As we can’t use 90% of a camera I’ll round up to 3. The problem is that with three cameras we only have 3 degrees of overlap, or 1º per camera. That would make stitching incredibly hard. So in the interest of better control points, we’ll bump it up to 4 cameras. When using fisheye lenses, 3 cameras often suffice though.
The overlap is much better using 4 cameras, but that only solves the first half and we still need to get the vertical portion of the panorama. Using the same process as before we can calculate the number of images needed knowing that a part of the vertical picture is already being captured by our horizontal row. So we only need to fill in the gap left over.
Our camera has a vertical field of view of 90 degrees which means we only need to fill in an extra 90 degrees above and below to capture the the full sphere.
If we add another camera facing up, and one down, the new cameras slot in like puzzle pieces. Again though, we only have a very small area of overlap. Less than 1 º this time.

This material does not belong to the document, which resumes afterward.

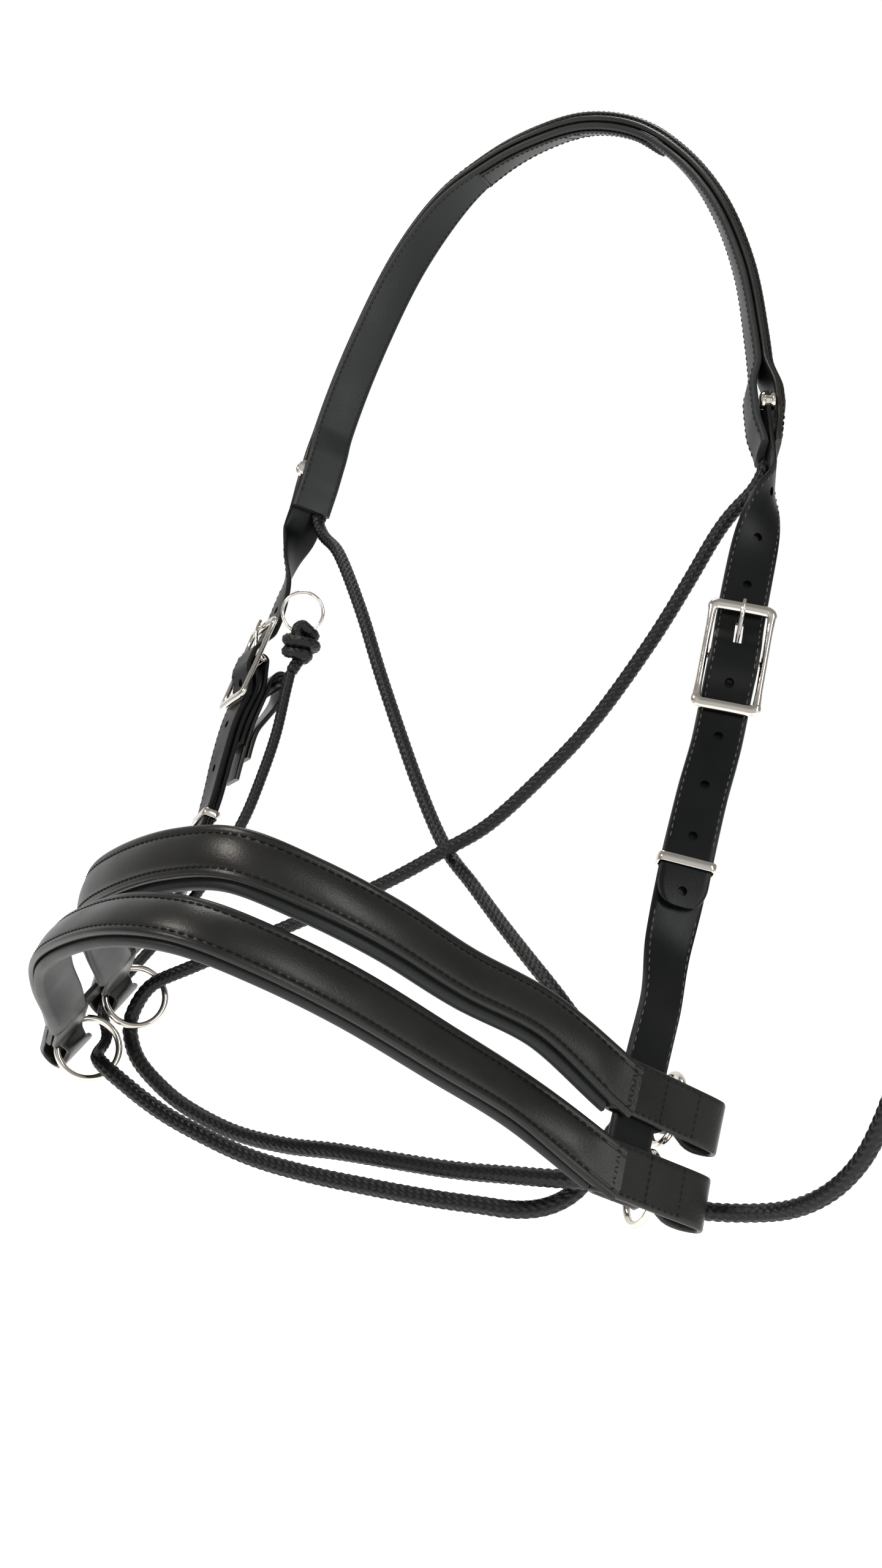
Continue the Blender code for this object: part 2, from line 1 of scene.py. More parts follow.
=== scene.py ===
"""Visual model of the bitless cross-under hackamore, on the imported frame.

Row frame in metres: +Z up, -Y towards the horse's nose, +X the near side. Lists named mm are in
millimetres from the crown's middle, which lies SEAT above the frame's origin.
"""

import json
import math

import bmesh
import bpy
import numpy as np
from mathutils import Vector
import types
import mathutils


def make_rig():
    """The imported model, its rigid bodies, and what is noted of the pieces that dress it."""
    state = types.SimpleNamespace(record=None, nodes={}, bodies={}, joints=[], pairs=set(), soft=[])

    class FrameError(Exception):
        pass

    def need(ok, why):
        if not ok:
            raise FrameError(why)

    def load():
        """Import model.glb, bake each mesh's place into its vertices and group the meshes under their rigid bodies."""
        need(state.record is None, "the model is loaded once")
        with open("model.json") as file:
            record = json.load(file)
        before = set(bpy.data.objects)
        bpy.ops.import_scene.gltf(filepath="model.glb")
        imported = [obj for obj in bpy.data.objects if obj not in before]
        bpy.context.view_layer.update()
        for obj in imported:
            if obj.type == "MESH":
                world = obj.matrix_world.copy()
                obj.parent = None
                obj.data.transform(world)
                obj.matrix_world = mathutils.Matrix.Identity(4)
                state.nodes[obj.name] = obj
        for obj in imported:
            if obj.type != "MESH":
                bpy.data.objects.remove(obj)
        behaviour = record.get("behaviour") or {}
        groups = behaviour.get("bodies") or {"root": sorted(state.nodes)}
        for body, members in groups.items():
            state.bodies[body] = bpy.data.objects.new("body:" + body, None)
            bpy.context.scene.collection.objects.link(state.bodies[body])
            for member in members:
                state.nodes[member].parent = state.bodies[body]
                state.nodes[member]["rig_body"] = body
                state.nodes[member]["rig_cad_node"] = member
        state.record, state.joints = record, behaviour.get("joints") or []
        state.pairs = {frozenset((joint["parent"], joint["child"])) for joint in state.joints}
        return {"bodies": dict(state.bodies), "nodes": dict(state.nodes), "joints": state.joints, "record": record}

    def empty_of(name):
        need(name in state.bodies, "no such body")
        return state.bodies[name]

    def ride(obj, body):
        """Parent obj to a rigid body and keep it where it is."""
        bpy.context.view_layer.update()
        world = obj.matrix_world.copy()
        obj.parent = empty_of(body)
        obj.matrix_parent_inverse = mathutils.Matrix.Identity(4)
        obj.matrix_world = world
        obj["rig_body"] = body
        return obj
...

We could add another set of cameras to increase the overlap, but that would like increase our rig’s size far beyond what is manageable (or affordable). Often, overlap can be maximised by careful rotation of the cameras.
Given that some of our lenses have more than enough overlap, as in the horizontal row. But not enough for the top and bottom, we can split the difference for the overlap by rotating every second camera in the horizontal row onto its side.
Complete coverage, though there are still areas with limited overlap, especially between the corners of all the cameras.
To make the most of each lenses, you can sometimes optimise the layout further by rotating the rig to align the cameras along their diagonal edges. Each lens will have the greatest angle of view between its two opposing corners (top left and bottom right). Doing this will maximise the chances that action will stay localised inside one camera’s field of view, and therefore, away from the seams. The popular GoPro Hero360 rig uses this technique.